I think he means, if the staple of one's conversation is gossip about one's neighbours then it's smallmindedness. If's its about discussing events or things, as a historian or scientist would do, then it's average. If it's about the big questions then it is the mark of a great mind. Discussing Caesar would fit the average or perhaps great category. but here's (http://quoteinvestigator.com/2014/11/18/great-minds/) an etymology for the quote.
Title: Re: Online resource for Roman history
Post by: Erpingham on June 16, 2016, 05:18:17 PM
Thanks Justin.  I perhaps should have put a smiley in :)  However, the etymology is fascinating and is a classic of how a saying is refined to produce the final accepted form.  Another good one, from a military perspective is
QuoteNo plan survives contact with the enemy
by Helmuth von Moltke the Elder.  This begins as
QuoteThe tactical result of an engagement forms the base for new strategic decisions because victory or defeat in a battle changes the situation to such a degree that no human acumen is able to see beyond the first battle. In this sense one should understand Napoleon's saying: "I have never had a plan of operations."
Therefore no plan of operations extends with any certainty beyond the first contact with the main hostile force.

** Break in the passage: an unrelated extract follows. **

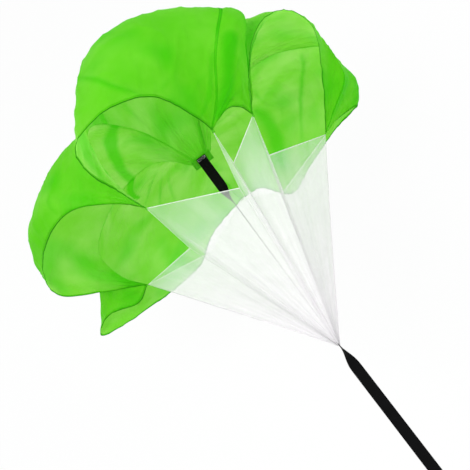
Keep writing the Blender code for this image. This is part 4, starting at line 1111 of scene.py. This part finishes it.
def crown_cloth(name, place, half, disc, material):
    """Doubled cloth at the crown, sewn round its edge: a square or a disc."""
    centre = crown_centre()
    side = np.linspace(-1, 1, 17)
    x, z = np.meshgrid(side, side)
    fall = np.maximum(np.abs(x), np.abs(z))
    bow = 0.25 * MM * np.sin(x * 9) * np.sin(z * 8)
    if disc:
        shrink = fall / np.maximum(np.hypot(x, z), 1e-9)
        x, z = x * shrink, z * shrink
    points = np.stack([centre[0] + x * half, place + bow, centre[2] + z * half], -1)
    cloth = grid_object(name, points, x * half, z * half, (1 - fall) * half, material, "chute")
    solid = cloth.modifiers.new("thickness", "SOLIDIFY")
    solid.thickness = PATCH_THICKNESS * 0.9
    solid.offset = -1.0
    return cloth


def make_crown(patch_nylon, cap_nylon):
    """The sewn square inside the crown that carries the strap, and the cap outside it."""
    back = CROWN_Y - CLOTH_THICKNESS / 2 - CLEARANCE - PATCH_THICKNESS
    patch = crown_cloth("crown_square", back, PATCH_HALF, False, patch_nylon)
    cap = crown_cloth("crown_cap", CROWN_Y + 2 * CLEARANCE, CROWN_CAP_RADIUS, True, cap_nylon)
    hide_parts("crown_patch")


# The whole

def main():
    bpy.context.scene.view_settings.view_transform = "Standard"
    make_camera()
    make_world()
    make_floor()
    for lamp in LAMPS:
        area_light(*lamp)
    # The third and fourth numbers of each nylon set the width and depth of its painted edge shade
    nylon = make_nylon("canopy nylon", (HEM_WIDTH - 1.5 * MM,), 2.8 * MM, 0.95, passing=0.55)
    seam_nylon = make_nylon("seam nylon", (1.8 * MM, 7.2 * MM), 0.8 * MM, 0.1, passing=0.85,
                            open_share=0.40)
    patch_nylon, cap_nylon = (
        make_nylon(name, (3.0 * MM, 5.0 * MM), 1.0 * MM, 0.1, passing=passing)
        for name, passing in (("patch nylon", 0.60), ("cap nylon", 0.20)))
    tulle = make_tulle("white tulle", cover=0.58)
    tape = make_tulle("white tape", cover=1.24)
    woven = make_webbing_material()
    black_thread = make_thread("black thread", (0.035, 0.035, 0.038))
    grey_thread = make_thread("grey thread", (0.42, 0.42, 0.43))
    for name in TIP_ORDER:
        make_gore(name, nylon, seam_nylon)
    for name in TIP_ORDER:
        make_net(name, tulle, tape)
        make_tab(name, seam_nylon)
    face = make_centre_strap(woven)
    make_tow_strap(woven)
    make_belt(woven)
    keeper_face, foot = make_keeper(woven)
    make_crown(patch_nylon, cap_nylon)
    crown = crown_centre()
    sewn = crown[2] + (STRAP_BEND_RADIUS + STRAP_SEW_LENGTH) / 2
    sewn_box("crown_stitches", (crown[0], face - WEB_THICKNESS / 2, sewn), CROWN_BOX,
             (0, -1, 0), grey_thread, "chute", CROWN_THREAD_HALF)
    layer = (WEB_THICKNESS + CLEARANCE) / 2 + WEB_THICKNESS / 2
    for name, side in (("loop_stitches_top", 1), ("loop_stitches_under", -1)):
        sewn_box(name, (0, EYE_FAR_Y + LOOP_BOX_PLACE, side * layer), LOOP_BOX, (0, 0, side),
                 black_thread, "chute")
    belt_face = FRONT_Y - LAYER_PITCH - BELT_THICKNESS / 2
    sewn_box("belt_stitches", (SOCKET_BAR_X + BELT_BOX_PLACE, belt_face, 0), BELT_BOX,
             (0, -1, 0), black_thread, "belt")
    for name, side in (("keeper_stitches_left", -1), ("keeper_stitches_right", 1)):
        sewn_box(name, (side * (foot + KEEPER_SEW_LENGTH / 2), keeper_face, 0), KEEPER_BOX,
                 (0, 1, 0), black_thread, "belt")
    steel = make_steel()
    plastic = make_plastic()
    for names, material in ((("tow_ring", "hook_body", "hook_gate", "gate_pin", "swivel_pin",
                              "swivel_eye"), steel),
                            (("buckle_socket", "buckle_plug", "belt_glide"), plastic)):
        for name in names:
            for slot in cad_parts[name].material_slots:
                slot.material = material


main()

Title: Re: Online resource for Roman history
Post by: Patrick Waterson on June 18, 2016, 09:47:18 AM
Nice quote.  The attenuated popular version is occasionally used by the uninitiated to avoid serious planning, though Napoleon himself in his Military Maxims (http://www.military-info.com/freebies/maximsn.htm) advocates the importance of planning as thoroughly as possible and the concomitant necessity for information on one's own and one's opponents' resources to be as complete as possible.

Maxim II: "In forming the plan of a campaign, it is requisite to foresee everything the enemy may do, and to be prepared with the necessary means to counteract it. Plans of campaign may be modified, ad infinitum, according to circumstances -- the genius of the general, the character of the troops, and the topography of the theater of action."